In INDEXing, we want to change the row number only after we have exhausted all the columns. For example, with 12 data points and 4 columns, we only want to look in the second row after looking in the first row 4 times. A natural truck uses the CEILING function on division between the total number of data points (an array) and the number of columns (a fixed number). So, the first four values of the row array we use in INDEX are 1, the next four are two, etc.

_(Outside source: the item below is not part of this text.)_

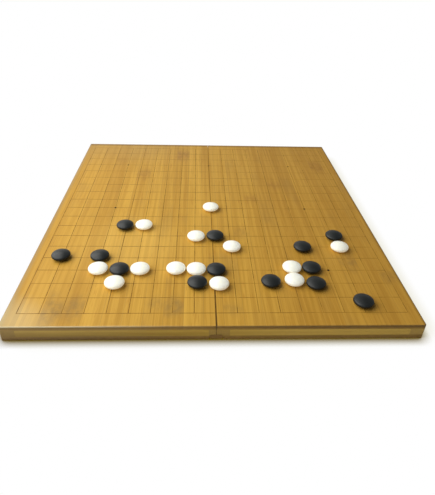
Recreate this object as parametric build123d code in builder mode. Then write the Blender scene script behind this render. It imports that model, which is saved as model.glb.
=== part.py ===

#"data" is of size "myrows" by "mycols"#
#"mycount" is a sequence along the rows from 1 to length "myrows" times "mycols"#

= CEILING(mycount/mycols,1)                            #returns {{1}, {1}, {1}, {1}, {2}, {2}, etc.} down a column# 
=INDEX(data, CEILING(mycount/mycols,1), ...)   #Returning the 1st row of "data" four times, then the second row four times, etc.#

A similar idea is used to change the column number. But with the rows now fixed, we want to iterate through the columns (so, 1,2,3,4 repeated 3 times, instead of 1 three times followed by 2 three times, etc.). To get this result, we use MOD instead of CEILING. In total, the first item we’re INDEXing is from the first row and first column of our dynamic array, the second item is from the first row and second column of the array, etc.

#"mycount" is a sequence along the rows from 1 to length "myrows" times "mycols"#
#here, mycount is of length 12, and mycols is 4#

=MOD(7,4)    =MOD(11,4)                                                              #both return 3, since 7=4*1+3 and 11=4*2+3# 
=MOD(mycount, mycols)                                                                #returns {{1},{2},{3},{0}, {1}, {2} etc.} down a column# 
=IF(MOD(mycount, mycols)=0, mycols, MOD(mycount, mycols))  #returns {{1},{2},{3},{4}, {1}, etc. } down a column#
=INDEX(data, CEILING(mycount/mycols,1), IF(MOD(mycount, mycols)=0, mycols, MOD(mycount, mycols)))

As a final step, we use SEQUENCE to arrange our result in the way we want (this time, a sequence along the columns rather than the rows). In the first column, we put our INDEXed results from the naming convention, and in the second column, we put the INDEXed results from the data.

Another example of reshaping data is shown below:

Filtering Results

A powerful tool in newer versions of Excel is FILTER. One example where we might want to use this is shown below. The user has macro data on a process and has assigned ID’s to each item. The user would like each item to have data about both the category and sub-category of the item (and they know that, for example, if there are 10 items with category “A”, and 4 instances of sub-category “A1”, the 5th instance of category “A” will have sub-category “A2”).

The usefulness of FILTER comes from combining conditions for FILTERing. Since arithmetic on TRUE/FALSE data automatically converts to numeric in Excel, we can use * (as a sort of “and”) and + (as a sort of “or”) to combine multiple filtering statements. In the above example, we first count the number of items that have categories that are the same as the current category up to the current selection (hence why we only freeze one row in COUNTIF(I$2:I2, I2)).

#Consider a range A1:A6 that has values A, B, A, B, B, A#
#Consider a value in B4 that is "B"#

=COUNTIF(A$1:A4, B4)   #returns 2#

We then examine the categories in the macro data that are the same as the current category and where the current sub-category’s incremental count are greater than our regular category count.

#Consider the same range A1:A6 that has values A,B,A,B,B,A#
#Consider further a range B1:B6 that has values 1,1,1,1,2,2#
#Finally, consider a value in C4 that is "B"#

=(A1:A6=C4)                                             #Returns {{FALSE}, {TRUE}, {FALSE}, {TRUE}, {TRUE}, {FALSE}}#
=(B1:B6>1)                                                #Returns {{FALSE}, {FALSE}, {FALSE}, {FALSE}, { TRUE}, {TRUE}}#
=(A1:A6=C4)+(B1:B6>1)                           #Returns {{0}, {1}, {0}, {1}, {1}, {1}}#
=(A1:A6=C4)*(B1:B6>1)                            #Returns {{0}, {0}, {0}, {0}, {1}, {0}}#
=FILTER(A1:A6, (A1:A6=C4)*(B1:B6>1))    #returns B#

Getting the minimum of this returned array, we can look at the macro data and select the rows which match both the category and incremental sub-category count. Note that we FILTER again on the category match, since different categories might have the same sub-category incremental sum.